▶ _PROBLEM REQUIREMENTS_
Identify the lines containing the word "code". Copy each one.

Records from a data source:
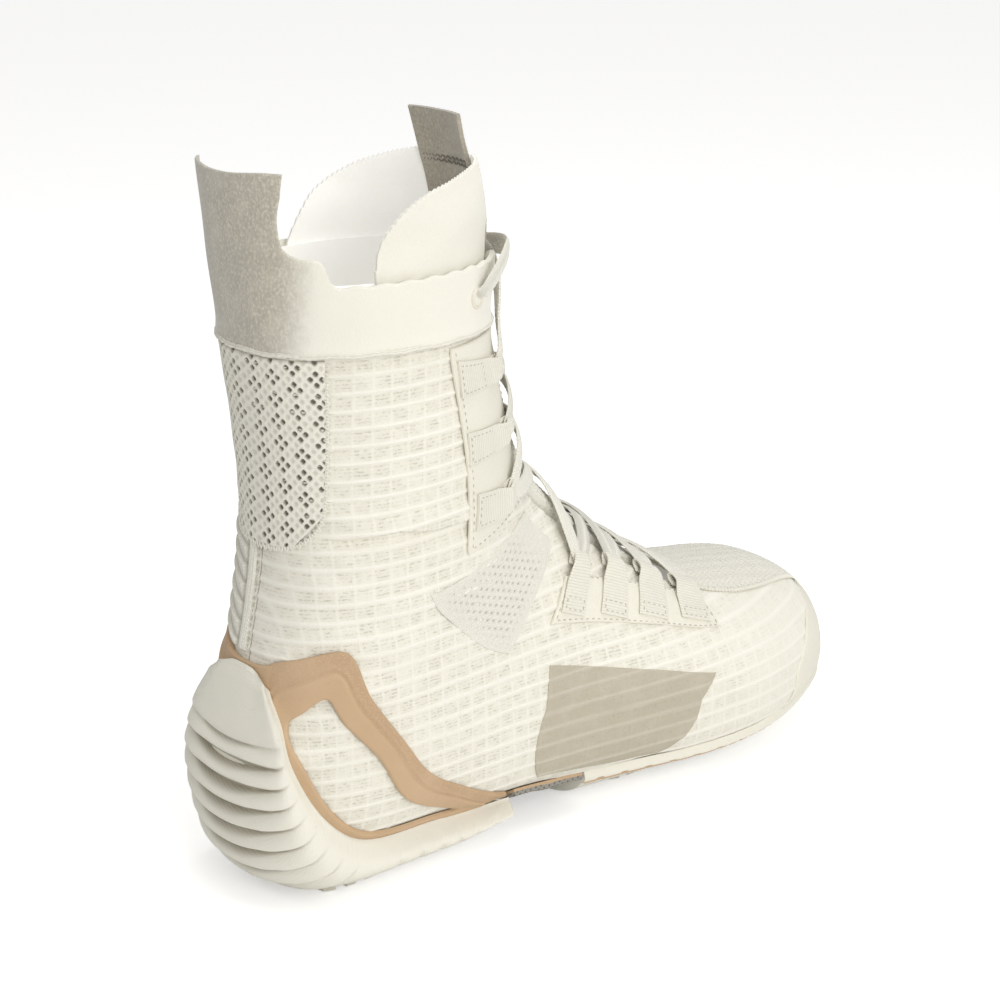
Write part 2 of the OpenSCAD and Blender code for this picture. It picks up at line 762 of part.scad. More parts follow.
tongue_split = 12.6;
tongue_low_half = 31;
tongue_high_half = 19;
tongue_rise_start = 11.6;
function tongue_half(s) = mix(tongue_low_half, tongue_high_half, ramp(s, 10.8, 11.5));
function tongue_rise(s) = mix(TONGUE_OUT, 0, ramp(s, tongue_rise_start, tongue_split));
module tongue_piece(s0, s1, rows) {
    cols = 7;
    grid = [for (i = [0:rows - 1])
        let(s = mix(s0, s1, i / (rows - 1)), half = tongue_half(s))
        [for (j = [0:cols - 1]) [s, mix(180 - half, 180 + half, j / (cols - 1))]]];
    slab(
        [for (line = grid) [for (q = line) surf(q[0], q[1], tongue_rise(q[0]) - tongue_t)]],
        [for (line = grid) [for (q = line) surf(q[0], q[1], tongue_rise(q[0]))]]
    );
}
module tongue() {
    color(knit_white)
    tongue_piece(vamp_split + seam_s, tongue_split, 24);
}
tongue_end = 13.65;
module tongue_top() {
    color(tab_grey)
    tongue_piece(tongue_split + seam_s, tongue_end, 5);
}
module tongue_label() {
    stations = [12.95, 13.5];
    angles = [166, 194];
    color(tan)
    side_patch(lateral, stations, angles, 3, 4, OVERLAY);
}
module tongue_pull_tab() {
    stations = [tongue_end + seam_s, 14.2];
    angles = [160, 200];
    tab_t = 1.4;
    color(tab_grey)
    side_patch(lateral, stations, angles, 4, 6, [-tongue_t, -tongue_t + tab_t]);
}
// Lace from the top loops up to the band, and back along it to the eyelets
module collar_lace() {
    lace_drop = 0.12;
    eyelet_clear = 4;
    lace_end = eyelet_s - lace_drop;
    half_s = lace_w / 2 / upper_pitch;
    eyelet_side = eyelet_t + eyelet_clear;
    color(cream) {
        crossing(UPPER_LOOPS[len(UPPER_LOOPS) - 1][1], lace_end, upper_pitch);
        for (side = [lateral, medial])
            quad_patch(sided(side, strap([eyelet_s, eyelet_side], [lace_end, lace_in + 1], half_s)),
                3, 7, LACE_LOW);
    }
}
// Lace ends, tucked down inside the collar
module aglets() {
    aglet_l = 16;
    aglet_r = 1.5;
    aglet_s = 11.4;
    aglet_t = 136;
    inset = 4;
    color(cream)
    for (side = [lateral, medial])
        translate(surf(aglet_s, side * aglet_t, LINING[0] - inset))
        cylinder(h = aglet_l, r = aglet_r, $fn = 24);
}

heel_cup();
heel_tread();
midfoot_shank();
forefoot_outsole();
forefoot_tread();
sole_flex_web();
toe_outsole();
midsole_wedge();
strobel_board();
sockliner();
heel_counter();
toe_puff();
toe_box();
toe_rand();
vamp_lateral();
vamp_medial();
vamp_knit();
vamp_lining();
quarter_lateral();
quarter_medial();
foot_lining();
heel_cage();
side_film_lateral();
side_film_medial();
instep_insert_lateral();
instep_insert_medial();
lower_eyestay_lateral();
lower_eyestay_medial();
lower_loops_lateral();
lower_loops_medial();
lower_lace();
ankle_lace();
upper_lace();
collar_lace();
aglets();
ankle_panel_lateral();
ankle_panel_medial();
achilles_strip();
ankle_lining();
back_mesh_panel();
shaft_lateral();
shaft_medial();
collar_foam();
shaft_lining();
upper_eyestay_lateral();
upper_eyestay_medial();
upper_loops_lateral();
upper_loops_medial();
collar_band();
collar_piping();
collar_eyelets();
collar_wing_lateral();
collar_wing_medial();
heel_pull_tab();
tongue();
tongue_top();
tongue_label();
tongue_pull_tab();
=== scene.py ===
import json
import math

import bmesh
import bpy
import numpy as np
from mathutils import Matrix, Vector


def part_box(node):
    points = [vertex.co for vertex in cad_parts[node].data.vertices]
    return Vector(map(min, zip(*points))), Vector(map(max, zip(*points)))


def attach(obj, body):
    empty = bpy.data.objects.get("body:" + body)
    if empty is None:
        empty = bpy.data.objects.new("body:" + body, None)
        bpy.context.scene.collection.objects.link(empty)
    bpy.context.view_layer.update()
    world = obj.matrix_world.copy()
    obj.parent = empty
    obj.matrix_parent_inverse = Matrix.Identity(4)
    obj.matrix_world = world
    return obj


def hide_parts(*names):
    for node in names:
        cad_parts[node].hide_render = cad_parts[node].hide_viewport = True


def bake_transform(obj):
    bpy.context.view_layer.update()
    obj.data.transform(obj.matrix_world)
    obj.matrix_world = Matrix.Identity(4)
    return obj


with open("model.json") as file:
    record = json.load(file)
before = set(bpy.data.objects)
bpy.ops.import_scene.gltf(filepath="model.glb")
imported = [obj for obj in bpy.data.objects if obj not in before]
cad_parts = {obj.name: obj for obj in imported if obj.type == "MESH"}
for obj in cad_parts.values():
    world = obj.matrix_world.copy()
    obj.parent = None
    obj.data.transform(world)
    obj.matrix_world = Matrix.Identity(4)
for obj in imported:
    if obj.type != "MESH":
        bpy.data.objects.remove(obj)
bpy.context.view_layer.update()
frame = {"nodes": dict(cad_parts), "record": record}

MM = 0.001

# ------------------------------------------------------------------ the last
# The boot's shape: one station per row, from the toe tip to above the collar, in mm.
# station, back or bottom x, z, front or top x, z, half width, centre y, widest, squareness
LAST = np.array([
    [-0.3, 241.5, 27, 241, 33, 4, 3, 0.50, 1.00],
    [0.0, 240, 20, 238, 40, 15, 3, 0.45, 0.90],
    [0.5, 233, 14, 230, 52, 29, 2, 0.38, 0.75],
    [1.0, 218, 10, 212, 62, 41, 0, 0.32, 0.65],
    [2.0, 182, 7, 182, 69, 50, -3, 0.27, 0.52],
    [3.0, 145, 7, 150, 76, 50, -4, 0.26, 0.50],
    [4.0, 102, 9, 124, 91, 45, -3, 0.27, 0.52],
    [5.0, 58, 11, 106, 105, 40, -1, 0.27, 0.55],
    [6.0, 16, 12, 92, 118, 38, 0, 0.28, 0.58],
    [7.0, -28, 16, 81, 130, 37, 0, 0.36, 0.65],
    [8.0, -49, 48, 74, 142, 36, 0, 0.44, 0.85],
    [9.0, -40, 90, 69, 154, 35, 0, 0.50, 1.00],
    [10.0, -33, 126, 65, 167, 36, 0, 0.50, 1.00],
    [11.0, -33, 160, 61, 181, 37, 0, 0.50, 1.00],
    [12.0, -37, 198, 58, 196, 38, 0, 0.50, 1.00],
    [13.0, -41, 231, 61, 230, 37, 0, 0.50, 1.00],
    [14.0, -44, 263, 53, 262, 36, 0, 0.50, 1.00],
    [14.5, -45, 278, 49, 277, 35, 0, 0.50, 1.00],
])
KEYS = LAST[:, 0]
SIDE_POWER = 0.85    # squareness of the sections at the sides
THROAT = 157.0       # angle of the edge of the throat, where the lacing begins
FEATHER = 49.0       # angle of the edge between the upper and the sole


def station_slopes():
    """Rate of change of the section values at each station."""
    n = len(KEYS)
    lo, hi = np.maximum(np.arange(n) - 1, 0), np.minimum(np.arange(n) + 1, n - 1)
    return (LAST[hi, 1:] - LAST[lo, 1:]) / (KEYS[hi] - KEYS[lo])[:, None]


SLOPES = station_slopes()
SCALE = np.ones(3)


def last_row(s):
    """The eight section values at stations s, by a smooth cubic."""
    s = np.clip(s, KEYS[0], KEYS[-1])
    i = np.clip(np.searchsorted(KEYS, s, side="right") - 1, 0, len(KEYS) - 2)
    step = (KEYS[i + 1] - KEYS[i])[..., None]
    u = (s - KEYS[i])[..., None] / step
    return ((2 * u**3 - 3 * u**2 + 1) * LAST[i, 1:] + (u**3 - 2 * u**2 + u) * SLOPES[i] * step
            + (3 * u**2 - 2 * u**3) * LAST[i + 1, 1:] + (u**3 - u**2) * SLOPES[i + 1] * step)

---

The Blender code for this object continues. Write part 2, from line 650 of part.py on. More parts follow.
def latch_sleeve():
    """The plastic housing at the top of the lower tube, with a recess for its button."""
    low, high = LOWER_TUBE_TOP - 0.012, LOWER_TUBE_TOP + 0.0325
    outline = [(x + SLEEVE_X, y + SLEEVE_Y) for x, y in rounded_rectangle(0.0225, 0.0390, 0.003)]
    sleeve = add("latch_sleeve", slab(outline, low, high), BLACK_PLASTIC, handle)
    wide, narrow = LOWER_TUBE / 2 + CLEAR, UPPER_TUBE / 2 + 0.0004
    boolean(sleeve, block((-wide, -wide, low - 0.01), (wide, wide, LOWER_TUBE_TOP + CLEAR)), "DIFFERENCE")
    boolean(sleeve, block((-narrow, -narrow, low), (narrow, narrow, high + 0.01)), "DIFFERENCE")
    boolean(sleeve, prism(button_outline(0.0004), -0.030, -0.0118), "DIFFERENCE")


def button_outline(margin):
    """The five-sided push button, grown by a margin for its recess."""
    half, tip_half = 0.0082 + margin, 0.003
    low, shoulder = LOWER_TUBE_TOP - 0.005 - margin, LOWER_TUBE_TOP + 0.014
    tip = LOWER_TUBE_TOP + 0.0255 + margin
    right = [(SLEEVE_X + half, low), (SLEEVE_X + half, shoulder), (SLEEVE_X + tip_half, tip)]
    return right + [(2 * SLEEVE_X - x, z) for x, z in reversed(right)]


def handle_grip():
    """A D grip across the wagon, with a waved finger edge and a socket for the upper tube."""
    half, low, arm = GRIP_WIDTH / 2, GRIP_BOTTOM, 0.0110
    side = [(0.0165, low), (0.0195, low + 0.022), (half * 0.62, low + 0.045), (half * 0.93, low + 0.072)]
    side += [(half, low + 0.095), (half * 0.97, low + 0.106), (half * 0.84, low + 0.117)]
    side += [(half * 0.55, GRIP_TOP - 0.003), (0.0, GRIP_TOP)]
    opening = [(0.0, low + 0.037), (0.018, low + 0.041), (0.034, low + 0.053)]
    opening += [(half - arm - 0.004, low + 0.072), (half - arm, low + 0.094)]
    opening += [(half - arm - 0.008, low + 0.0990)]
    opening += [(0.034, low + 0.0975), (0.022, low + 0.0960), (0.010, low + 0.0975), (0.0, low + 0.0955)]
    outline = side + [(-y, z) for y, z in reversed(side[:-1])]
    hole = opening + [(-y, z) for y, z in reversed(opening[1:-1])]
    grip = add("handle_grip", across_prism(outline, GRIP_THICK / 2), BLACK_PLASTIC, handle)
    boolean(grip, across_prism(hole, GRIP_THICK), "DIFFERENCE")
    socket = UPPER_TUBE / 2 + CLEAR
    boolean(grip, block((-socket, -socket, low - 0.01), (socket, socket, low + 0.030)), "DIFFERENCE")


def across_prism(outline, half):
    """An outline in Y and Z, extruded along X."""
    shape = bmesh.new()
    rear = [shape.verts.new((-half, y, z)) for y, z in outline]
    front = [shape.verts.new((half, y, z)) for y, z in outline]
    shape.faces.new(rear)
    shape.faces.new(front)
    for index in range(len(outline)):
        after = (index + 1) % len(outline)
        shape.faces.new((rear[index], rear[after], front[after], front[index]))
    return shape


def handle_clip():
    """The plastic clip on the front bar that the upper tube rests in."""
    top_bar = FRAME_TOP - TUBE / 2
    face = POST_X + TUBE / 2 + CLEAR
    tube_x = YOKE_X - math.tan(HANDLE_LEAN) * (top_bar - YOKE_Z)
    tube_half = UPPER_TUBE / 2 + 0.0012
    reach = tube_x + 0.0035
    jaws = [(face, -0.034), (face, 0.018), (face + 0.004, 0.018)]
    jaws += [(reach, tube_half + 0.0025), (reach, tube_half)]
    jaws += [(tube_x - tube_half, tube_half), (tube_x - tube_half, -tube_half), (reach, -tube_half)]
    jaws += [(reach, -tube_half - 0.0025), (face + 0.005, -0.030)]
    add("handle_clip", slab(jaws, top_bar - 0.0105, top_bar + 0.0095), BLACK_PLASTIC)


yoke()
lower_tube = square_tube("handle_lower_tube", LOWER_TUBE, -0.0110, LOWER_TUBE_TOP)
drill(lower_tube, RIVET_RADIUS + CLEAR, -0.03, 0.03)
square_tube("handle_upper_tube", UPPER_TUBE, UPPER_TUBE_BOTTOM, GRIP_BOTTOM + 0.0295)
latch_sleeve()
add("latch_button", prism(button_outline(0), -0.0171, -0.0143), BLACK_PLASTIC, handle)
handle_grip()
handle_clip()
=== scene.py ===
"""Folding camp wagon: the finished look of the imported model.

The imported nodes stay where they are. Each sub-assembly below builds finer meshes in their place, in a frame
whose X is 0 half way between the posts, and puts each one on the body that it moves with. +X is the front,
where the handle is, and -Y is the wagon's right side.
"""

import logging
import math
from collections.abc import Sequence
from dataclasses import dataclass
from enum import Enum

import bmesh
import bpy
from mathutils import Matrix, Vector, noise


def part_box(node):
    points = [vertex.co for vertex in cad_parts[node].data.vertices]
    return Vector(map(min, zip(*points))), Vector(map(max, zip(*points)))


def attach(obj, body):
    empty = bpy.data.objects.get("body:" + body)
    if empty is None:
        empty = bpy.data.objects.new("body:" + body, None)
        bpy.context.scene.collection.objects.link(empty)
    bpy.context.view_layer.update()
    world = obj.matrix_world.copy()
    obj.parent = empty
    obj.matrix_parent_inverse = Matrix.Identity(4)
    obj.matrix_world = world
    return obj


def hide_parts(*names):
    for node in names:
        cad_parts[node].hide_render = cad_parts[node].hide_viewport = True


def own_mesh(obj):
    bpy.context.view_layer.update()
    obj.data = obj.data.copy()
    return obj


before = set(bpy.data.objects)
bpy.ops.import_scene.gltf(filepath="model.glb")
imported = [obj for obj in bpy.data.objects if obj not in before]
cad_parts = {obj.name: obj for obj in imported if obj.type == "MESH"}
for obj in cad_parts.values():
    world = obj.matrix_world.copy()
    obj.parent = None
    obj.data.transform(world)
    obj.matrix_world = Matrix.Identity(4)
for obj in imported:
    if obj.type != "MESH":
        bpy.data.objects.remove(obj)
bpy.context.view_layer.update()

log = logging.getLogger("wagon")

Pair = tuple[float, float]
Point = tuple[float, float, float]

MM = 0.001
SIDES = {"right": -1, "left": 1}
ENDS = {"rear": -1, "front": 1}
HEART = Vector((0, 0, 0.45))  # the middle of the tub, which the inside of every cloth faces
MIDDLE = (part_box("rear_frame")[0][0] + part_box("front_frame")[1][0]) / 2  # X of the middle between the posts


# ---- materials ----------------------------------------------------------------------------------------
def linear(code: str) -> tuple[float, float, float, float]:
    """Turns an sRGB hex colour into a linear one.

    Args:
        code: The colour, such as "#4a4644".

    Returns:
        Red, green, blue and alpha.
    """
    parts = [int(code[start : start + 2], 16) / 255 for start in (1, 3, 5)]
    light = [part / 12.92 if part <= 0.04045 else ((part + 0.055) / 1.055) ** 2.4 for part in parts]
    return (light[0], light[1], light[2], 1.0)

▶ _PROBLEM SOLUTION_
Write part 2 of the OpenSCAD and Blender code for this picture. It picks up at line 762 of part.scad. More parts follow.
The Blender code for this object continues. Write part 2, from line 650 of part.py on. More parts follow.
def linear(code: str) -> tuple[float, float, float, float]:
        code: The colour, such as "#4a4644".
    parts = [int(code[start : start + 2], 16) / 255 for start in (1, 3, 5)]